- Thu Nov 20, 2014
It’s not about “doing” more; it’s about being more. It’s not about pursuing a plan or responding to a cool idea or even to a dare. It’s that being God’s man is worth the risk. Why is that?
Doing more puts a man in control.
Being more puts God in control.
Doing more is a safe style for men.
Being more is risky.
Doing more implies there’s an end to it.
Being more is a process – fluid and unpredictable.
Doing more engenders spiritual pride.
Being more produces humility through surrender.
Doing more is about correcting behavior patterns.
Being more is about connecting with God’s character.
- Wed Nov 19, 2014
Being God’s man will never be easy, but those who have passed the test did so because they successfully overcame the opinions of others, successfully fought their own feelings and weaknesses of character, and successfully contended with spiritual opposition.

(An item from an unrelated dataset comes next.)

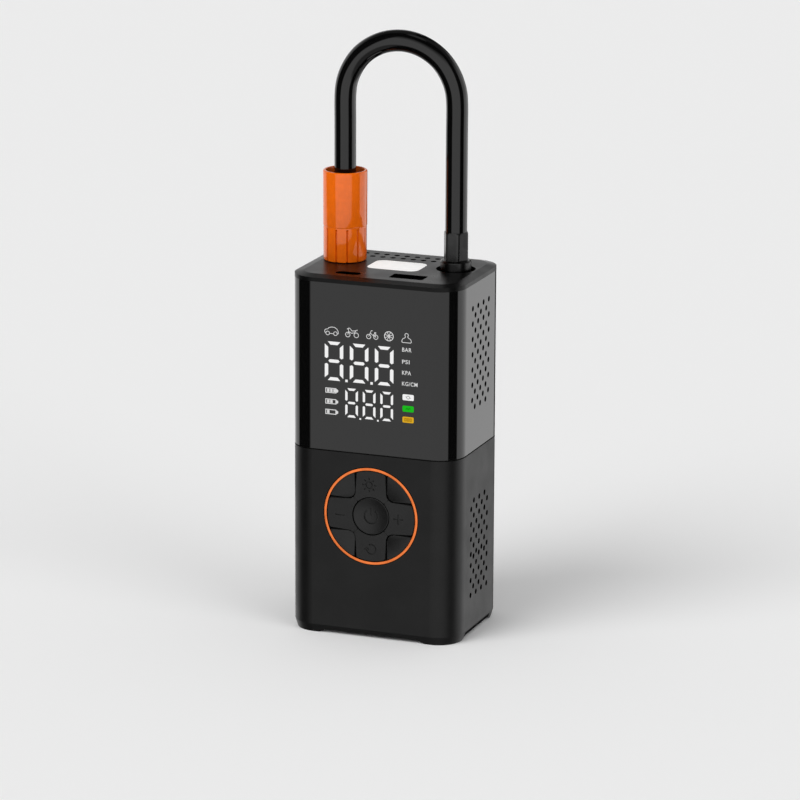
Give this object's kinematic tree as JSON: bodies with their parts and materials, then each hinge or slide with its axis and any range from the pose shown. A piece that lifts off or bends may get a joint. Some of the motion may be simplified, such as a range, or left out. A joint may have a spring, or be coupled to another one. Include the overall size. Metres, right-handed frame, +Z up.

When others back off, the obedient press forward. When obstacles scare others away, the obedient look for a promise and stand on it. When others question God’s Word, the obedient risk taking God at His Word and leave the results to Him.
As Scripture says, “But the man who looks intently into the perfect law that gives freedom, and continues to do this, not forgetting what he has heard, but doing it – he will be blessed in what he does” (James 1:25).
- Tue Nov 18, 2014
Men are promised regular sexual release by Scripture. But by the same token, women are promised that their husbands will treat them with honor and tenderness:
Husbands, in the same way be considerate as you live with your wives,
and treat them with respect as the weaker partner and as heirs with
you of the gracious gift of life, so that nothing will hinder your prayers.
(1 PETER 3:7)
It’s been said that the Greek term for “weaker partner” can also be translated “fine china,” which is a better translation within the context of marriage. How do you handle fine china? With respect, as you tenderly appreciate and display its finest points. You don’t slam fine china around or put it through the blast of a dishwasher.
- Mon Nov 17, 2014
As Bathsheba was precious to Uriah (see 2 Samuel 11), your wife is your precious one, your only one. She lives with you and lies in your arms. She’s to be cherished, not because of what she does for you, but because of her essence, her value to God as a child born in His image. You’ve been entrusted with the priceless essence of another human soul, so precious to God that at the foundation of the world he planned to pay His dearest price to buy her back again.
You owe it to God to cherish that essence.
Today, even if I don’t feel like it, I will
cherish my wife. Since God loved me
before I was worthy, I can do nothing
less for her.
- Sun Nov 16, 2014
Rather than be perfect, businesses know it's enough to seem perfect to their customers. By stopping short of perfection, they find a profitable balance between quality and costs.
To find this balance, they often look to their peers to discover the "best practices" of their industry: How far can we go and still seem perfect? By how far can we stop short? Business find it profitable to stop short at the middle ground of excellence because perfection costs too much.
But is it profitable for Christians to stop short at the middle ground of excellence where costs are low, balanced somewhere between paganism and obedience? Not at all! While in business it's profitable to seem perfect, in the spiritual realm it's merely comfortable to seem perfect. It is never profitable.
Clearly, excellence isn't the same as obedience or perfection. The search for excellence leaves us overwhelmingly vulnerable to snare after snare since it allows room for mixture. The search for obedience or perfection does not.
Excellence is a mixed standard, while obedience is a fixed standard. shoot for the fixed standard.